Bosses are similarly varied. As I said, there are 20 world bosses. That only refers to the basic designs though. Each is given a number of random traits as well, so I faced off against a teleporting nightmare of a boss that created exploding gas clouds on my position every few seconds. It took us quite a few tries to take that one down. Another would place staffs into the arena, some of which called in mob enemies and others which hit us with lightning attacks. There are a lot of levers for Gunfire to pull.
There are also a few levers for players to pull, and this is the part that I’m most curious to see in action—and the part Gunfire’s most keen for us to avoid spoiling. Suffice it to say, there are secrets in Remnant ’s dungeons that have later gameplay ramifications, and discovering how those secrets work is part of Gunfire’s larger vision.
I’m most curious whether Remnant can feel designed though. Hand-crafted. Gunfire’s borrowing a lot from Dark Souls but shying away from one vital component: Level design. From Software is meticulous about it, building enormous mazes that feel as much puzzle box as combat arena. Every enemy is precisely placed, and every sightline carefully constructed (or constricted).
I said up top that both Darksiders III and Remnant borrow from the Souls series, but this is where they diverge. Darksiders III tried to emulate that bespoke feel, showing you a glimpse of a boss from across a ravine, or teasing a dungeon you couldn’t quite reach yet. It was built that way on purpose.
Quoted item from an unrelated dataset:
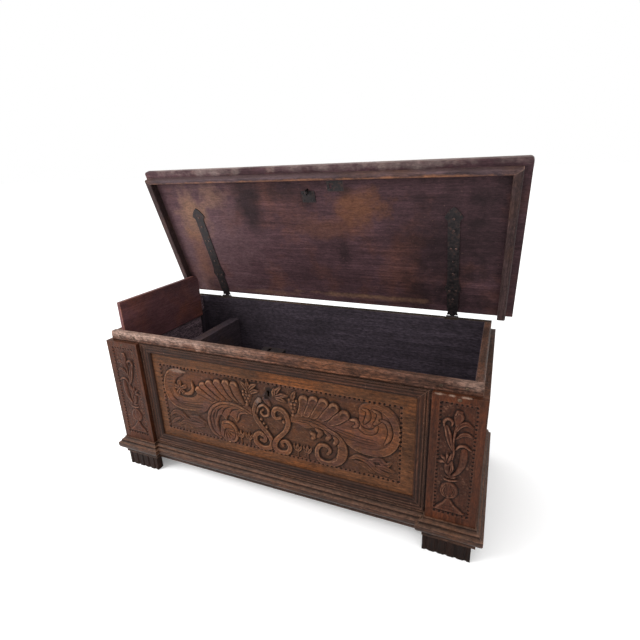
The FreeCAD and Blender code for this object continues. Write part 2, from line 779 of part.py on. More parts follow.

But Remnant? It needs to recreate that feeling via algorithm, and that’s a tall order.
There’s a lot of potential here, and a lot of half-explained systems that seem like they could be interesting if everything goes to plan. But will it be enough? I just don’t know. Right now, Remnant feels cohesive, even beautiful at times. In between the larger encounters are a lot of maze-like passageways with little visual splendor though, a cold emptiness I already associate with machine-generated levels. Sure, they’re technically corridors you’ve never seen before—but does it matter, if every corridor looks essentially the same?
We’ll see. Remnant: From the Ashes is due to release August 20, 2019 for $40.